A long time ago man built holes in the earth, lined them with stone and called them Earth Houses and these homes have survived a 1,000 plus years in some cases. Today we build a house of wood or concrete or brick and in less then 100 years most of them have become mounds of rubble. In many cases its understandable why we tear down old homes. Many became a mish-mash of ideas and technology, some like electrical wiring proved dangerous as wires frayed and wore out. Plumbing changed and old systems plugged up with roots and debris. Oil lamps gave way to electrical lighting but the lightbulbs changed and the styles changes and the houses simply became obsolete. And so we build houses today but to be honest I am sickened by what I see. Our cities are tossed into a Monopoly board where houses and hotels are crammed side by side. It creates a maelstrom of crime and a maelstrom of problems that will not be corrected easily.

Frankly no one seems to think. I hear architects and city planners dwelling on ways of cutting corners and modifying housing so more can fit into the same block. Condo's and complexes and discount dwellers and systems that break down under stress and a few years. Yet the cake is still the same size and the pieces you cut out for schools and churches and municipal buildings all fall within the same old flavors and styles until it takes on an artificiality that leaves a legacy of lard in your mouth, nearly impossible to spit out.

Call me an outsider who has tried to look at the entire picture from as many angles as possible. I have studied civilizations, studied ideas and dreams and concepts from thousands of minds. I have read countless hundreds of articles with endless ideas and there is no doubt mankind is boundless in enthusiasm. I do not belittle those who want to make a change towards good and I understand the struggles of change. Take any two city dwellers and one wants the wires where they can see them and another wants them buried. One wants a tree house and his neighbor calls in a complaint it ruins the neighborhood look. Then lets think of adding a green roof but the woman across the street gets a petition made because she's afraid of peeping toms. Change isn't easy. It means rethinking the way we live and in the rethinking it means we have to get off our favorite horse and study the ground we're trampling on.

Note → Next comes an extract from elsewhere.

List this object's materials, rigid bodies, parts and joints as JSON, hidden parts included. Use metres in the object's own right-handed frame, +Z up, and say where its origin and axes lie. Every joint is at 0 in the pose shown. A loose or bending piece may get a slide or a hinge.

There is no doubt not everyone will follow that new course. There desire is to surround themselves with walls so high that none can see or borrow or bug or betroth. Yet it brings us no closer to really helping each other or creating a culture of openness while allowing for our privacy. In a Japanese Anime Totoro there is a house the father goes to with his daughters amidst the rice paddies. Though there is no electricity there is water and food brought forth from the earth. And there are neighbors who open up their lives and treat each other with respect. And yet what I enjoyed most beyond the simple wonders of this home was the hope and magic the girls brought to the movie. They brought joy to their father, to their school.

It wasn't about paved roads and electrical lines, though you saw those. It wasn't about telephones though they too were present. It was about family and mystery and magic.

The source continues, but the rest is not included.